Two contests, one that you may have heard of and one that you may not, are active right now with CFS related organizations in the running for cash.

The Chase Community Giving contest on Facebook features two CFS organizations competing for $10,00 or more. Facebook members and Chase customers vote for their favorite charity, and prizes are awarded to organizations receiving the most votes. The contest closes on September 19th, and both Phoenix Rising and the Neuro-Immune Disease Alliance are currently (as of 11am Eastern) at 69 and 148, making them eligible for $10,000 and $20,000 respectively.

The Collaborate|Activate Innovation Challenge is new to me. Sponsored by the pharmaceutical company Sanofi, this contest is looking for proposals teaming two or more non-profit or professional medical advocacy groups “to foster innovation and collaboration to develop solutions that enable people to become more engaged in their health.” The CFIDS Association partnered with a number of organizations to submit two proposals:

  • First, the Association partnered with the National Vulvodynia Association and the TMJ Association to submit a proposal for “Partnering to End Pain,” a web-based system that would connect chronic pain patients with clinical trials across multiple diseases. This is especially relevant for the many CFS patients like me who have also been diagnosed with other overlapping chronic pain conditions.
  • In the second proposal, The CFIDS Association partnered with Genetic Alliance (which hosts the Association’s SolveCFS BioBank), the National Psoriasis Foundation and the Inflammatory Breast Cancer Research Foundation to submit a proposal for “Registries for All Diseases,” a registry using patient-generated information regarding rare diseases to accelerate clinical trials.

Today, it was announced that BOTH proposals were selected to be in the top four proposals out of hundreds received. Along with their partners, the Association will share $25,000 and guidance from a professional mentor to refine each proposal. Then on October 29th, the four groups will present their proposals to an impressive panel of judges, and the winner of $300,000 will be announced on November 15th. The Association is the ONLY nonprofit organization to be represented twice in the top four proposals!

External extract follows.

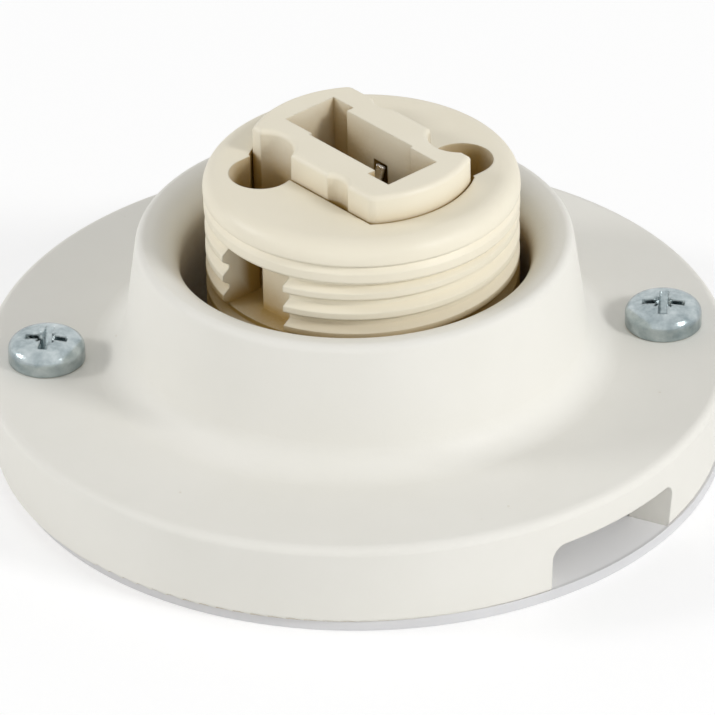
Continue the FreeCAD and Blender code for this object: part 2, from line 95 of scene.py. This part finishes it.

All three of these CFS organizations are raising the profile of our fight against this disease. I’m especially excited about the CFIDS Association’s success because of the panel of judges and sponsorship by a pharmaceutical company. While Chase Giving is, by design, a popularity contest (that has been plagued by problems in the past), the Collaborate|Activate Innovation Challenge is a merit competition. Even if the Association does not place first or second in the final competition, it will benefit from the process of refining their proposals and working with mentors, as well as the exposure to pharmaceutical companies and health organizations. This is a huge and exciting step forward! Through their success in this first round of the competition, the CFIDS Association has helped legitimize the illness for a large new audience. I can’t wait to see what comes out of this competition.

Congratulations to NIDA, Phoenix Rising, and the CFIDS Association for competing in these contests to benefit all patients!